❝ Until recently, the sophisticated view about calorie labels in restaurants was one of despair: A series of studies suggested that the practice, required by Obamacare and modeled on what has been done in New York and other cities, just doesn’t succeed in promoting healthy food choices and reducing obesity.
But comprehensive new research offers a dramatically different picture. It finds that if we divide Americans into subgroups — the normal, the overweight, and the obese — we’ll find that calorie labels have had a large and beneficial effect on those who most need them.
❝ Partha Deb and Carmen Vargas, both of Hunter College, focused on what happened to people’s body mass from 2003 to 2012. They used data from the Behavioral Risk Factor Surveillance System, the annual, nationally representative survey conducted by the Centers for Disease Control and Prevention in collaboration with state health departments. The survey collects information on self-reported height and weight, as well as demographic information…
But things get much more interesting once we start to look at subpopulations, in terms of Body Mass Index: normal, overweight or obese. In all three subpopulations, men’s BMI was significantly reduced after the introduction of calorie labels. The reduction was largest among the obese, next largest among the overweight, and smallest for those with a normal BMI. For women, the effect was statistically significant only for those who were overweight.
❝ Digging deeper, Deb and Vargas find that both men and women in the normal weight class tend to live in high-income areas and to be college graduates; that group shows little or no effect from the calorie labels. Among the men and women who show the largest effects, an unusually high percentage tend to have no education beyond high school, to be older, and to be Hispanic.
In general, these results make a lot of sense. People of normal weight have no reason to change their behavior; they don’t have a weight problem. And if people are highly educated, it’s possible that calorie labels will not tell them a whole lot.

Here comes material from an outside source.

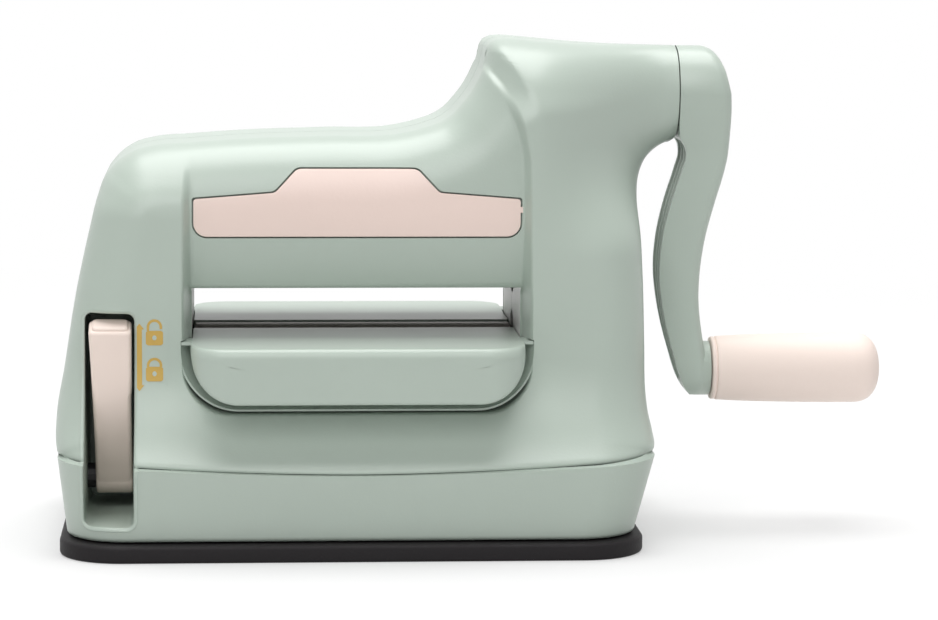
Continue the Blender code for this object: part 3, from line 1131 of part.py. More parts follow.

❝ By contrast, men and women with weight problems have good reasons to try to lose weight — and the labels have helped them to do just that. And if consumers are less well-educated, maybe the calorie labels are more likely to tell them something they don’t know.
❝ All in all, it’s a terrific story: The people who need to lose weight are losing weight, and the people who are least likely to know about caloric content are learning about it.
In this light, the research leaves only one serious puzzle: obese women, for whom the labels have had no effect. Deb and Vargas do not try to explain this finding. It remains a mystery.
Obviously a lot more research is needed. More support and supportive public practices may further add to the plus side of the equation. Obesity has already started to turn around a wee bit in young people. We already are a nation that exercises for fitness more than most. Maybe, we’re getting ready to exhibit some leadership in healthy eating?